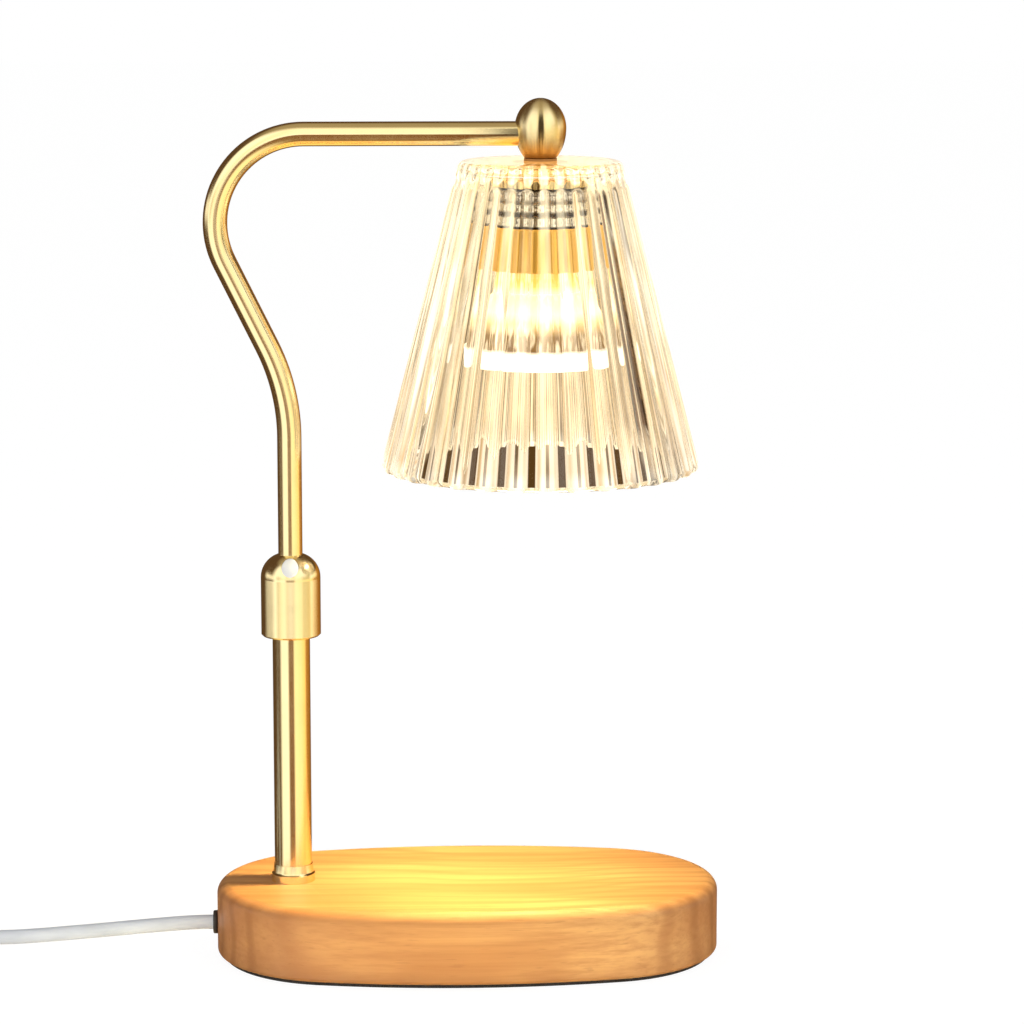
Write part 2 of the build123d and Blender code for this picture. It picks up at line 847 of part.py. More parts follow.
# ---------------------------------------------------------------- lamp bulb
def reflector_radius(height):
    """Outer radius of the bowl-shaped reflector at a height."""
    low, high = bulb_face + bulb_rim, bulb_top - bulb_base_length
    share = (height - low) / (high - low)
    return bulb_base_radius + 1.5 + (bulb_face_radius - 1.0 - bulb_base_radius - 1.5) * sqrt(1 - share)


def bulb_base():
    low, high = bulb_top - bulb_base_length, bulb_top
    outline = [
        (0, low), (bulb_base_radius + 1, low), (bulb_base_radius + 1, low + 3), (bulb_base_radius, low + 5),
        (bulb_base_radius, high - 1), (bulb_base_radius - 1, high), (0, high),
    ]
    body = turned(outline, lamp_x)
    for x, y in pin_places():
        body -= upright(pin_radius + snug, high - 4, high + 1, x, y)
    return body


def bulb_pins():
    """Two headed pins."""
    top = bulb_top + pin_length
    pins = []
    for x, y in pin_places():
        outline = [
            (0, bulb_top - 3.9), (pin_radius, bulb_top - 3.9), (pin_radius, top - pin_head_length),
            (pin_head_radius, top - pin_head_length), (pin_head_radius, top), (0, top),
        ]
        pins.append(turned(outline, x, y))
    return Compound(pins)


def bulb_reflector():
    low, high = bulb_face + bulb_rim, bulb_top - bulb_base_length - 0.02
    steps = 7
    outer = [low + (high - low) * sin(pi / 2 * k / steps) for k in range(steps + 1)]
    outside = [(reflector_radius(z), z) for z in outer]
    inside = [(max(r - reflector_wall, 2.0), z) for r, z in outside[:-1]]
    inside.append((6.0, high - reflector_wall))
    rim_in = bulb_face_radius - reflector_wall - 1
    outline = [
        (rim_in, bulb_face), (bulb_face_radius - 0.6, bulb_face), (bulb_face_radius, bulb_face + 0.6),
        (bulb_face_radius, low), *outside, (6.0, high), *reversed(inside[1:]), (rim_in, low),
    ]
    return turned(outline, lamp_x)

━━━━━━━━

:: WHAT TO WORK ON ::
From the opening line of the data above, please print each line as written up to and including the line that contains "return body", and nothing more.

:: ANSWER FOR THIS EXERCISE ::
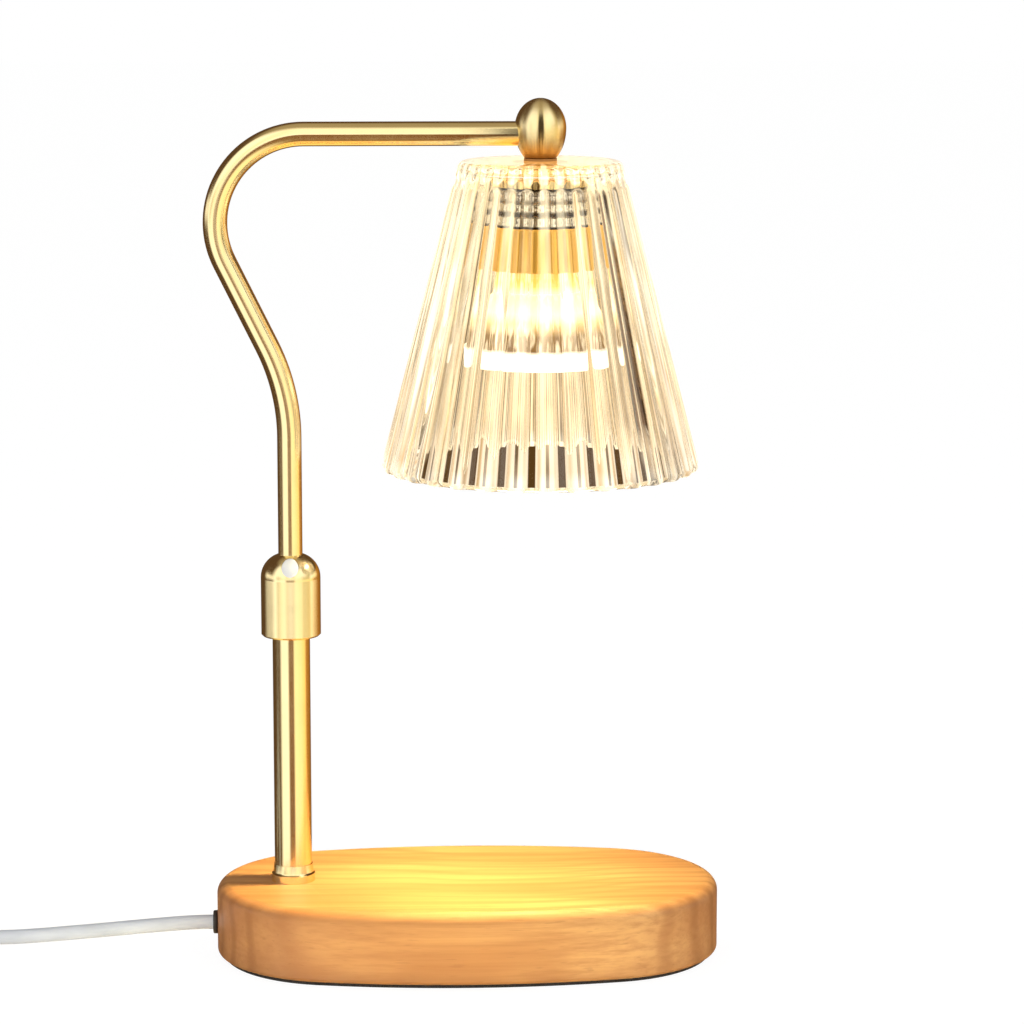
Write part 2 of the build123d and Blender code for this picture. It picks up at line 847 of part.py. More parts follow.
# ---------------------------------------------------------------- lamp bulb
def reflector_radius(height):
    """Outer radius of the bowl-shaped reflector at a height."""
    low, high = bulb_face + bulb_rim, bulb_top - bulb_base_length
    share = (height - low) / (high - low)
    return bulb_base_radius + 1.5 + (bulb_face_radius - 1.0 - bulb_base_radius - 1.5) * sqrt(1 - share)


def bulb_base():
    low, high = bulb_top - bulb_base_length, bulb_top
    outline = [
        (0, low), (bulb_base_radius + 1, low), (bulb_base_radius + 1, low + 3), (bulb_base_radius, low + 5),
        (bulb_base_radius, high - 1), (bulb_base_radius - 1, high), (0, high),
    ]
    body = turned(outline, lamp_x)
    for x, y in pin_places():
        body -= upright(pin_radius + snug, high - 4, high + 1, x, y)
    return body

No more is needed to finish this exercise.